Game Review: Mad Max

Reviews for the new Mad Max game have been extremely divisive. Many professional reviewers had serious complaints about the title, while user reviews have been overwhelmingly positive. Now that I’ve had some time to explore the wasteland in my super-charged death machine, I find myself somewhere in the middle.

Well, somewhat in the middle. I can definitely understand the complaints leveled by reviewers against the title. Despite that. I found Mad Max to be extremely entertaining, and am looking forward to playing more. I have to imagine that the game is suffering, at least in small part, from being compared to the incredible Fury Road, which isn’t exactly fair.

So what are the complaints? The big one is that many of the tasks in the game are repetitive. I have to agree here. You do end up doing the same sort of tasks over and over again. That said, the challenge and complexity of these tasks increases the further you get in the game. This helps to keep things fresh to a degree, although some of these tasks get old pretty quickly. Clearing out hostile camps is fun throughout the entire playtime, removing minefields is monotonous from the onset.

Mad Max Game Review

The other tipping factor is the fact that they work within the narrative of the game. Granted, Mad Max doesn’t exactly have the deepest story in the world, but it functions well enough. The game begins with Max getting attacked and robbed of everything by Scabborous Scrotus, the eldest son of Fury Road‘s Immortan Joe. In order to reclaim your car, you have to take down the warlord. To do that, you must first reduce his power over the various regions that make up the game map. Thus, the repetitive tasks of clearing out all of Scrotus’ minions and artifacts.

The story bookends the game, with the vast majority of game play in the middle left pretty open. A few reviews took issue with this, but to me it worked well. You have the overarching goal of taking down Scrotus and reclaiming your Interceptor, but you can get there at your own pace. Considering that this is an open world game with lots to explore, I didn’t mind taking lengthy breaks from the game’s narrative.

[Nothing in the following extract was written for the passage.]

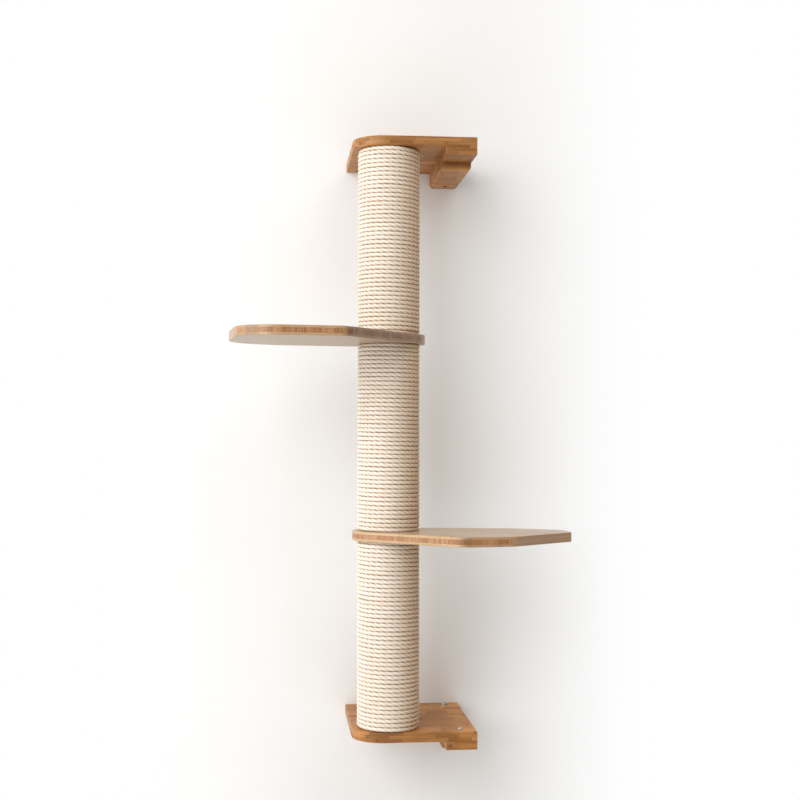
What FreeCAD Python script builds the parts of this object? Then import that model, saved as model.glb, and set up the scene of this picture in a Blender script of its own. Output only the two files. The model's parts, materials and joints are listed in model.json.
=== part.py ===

Exploring the wasteland is a ton of fun. Even though the entire game is set in a desert, it’s amazingly diverse and visually interesting. I was frequently amazed at just how beautiful the half-destroyed remains of civilization can be.

Mad Max Game Review

The game play itself is split between Max on foot, and Max behind the wheel. Both halves work very well, and compliment one another nicely. Vehicular combat is fast and kinetic, instantly reminding me of Mad Max: Fury Road, although the game lacks things like war rigs and motorcycles to truly diversify the car combat. Regardless, fighting in vehicles is a hell of a lot of fun.

Fights on foot in Mad Max are appropriately brutal and heavy. Hits and blocks feel like the carry significant weight, making the fights seem very cinematic. The combat is a bit simplistic, but it think it fits well for the title.

Mad Max Game Review

Beyond the combat, building up Max and his replacement car – the Magnum Opus – will take up a significant part of your time in the wasteland. You see, after being robbed and left for dead by Scrotus, Max happens upon a hunchback mechanic named Chumbucket. Chumbucket believes Max is some sort of angel, and he immediately sets about helping Max build a new car, accompanying him on his adventures, completing repairs, and operating the Opus’ various weapons and tools. While he occasionally gets repetitive, Chumbucket’s commentary is generally useful and amusing.

In the end, I have to agree with a lot of the reviewers’ complaints. The game is definitely heavy on repetition and a bit light on story. Thankfully, a beautiful environment, interesting vehicle customization system, and visceral combat kept Mad Max entertaining for me for hours. I hope they do some DLC for this game to include motorcycles, and anything else to add more variety to things.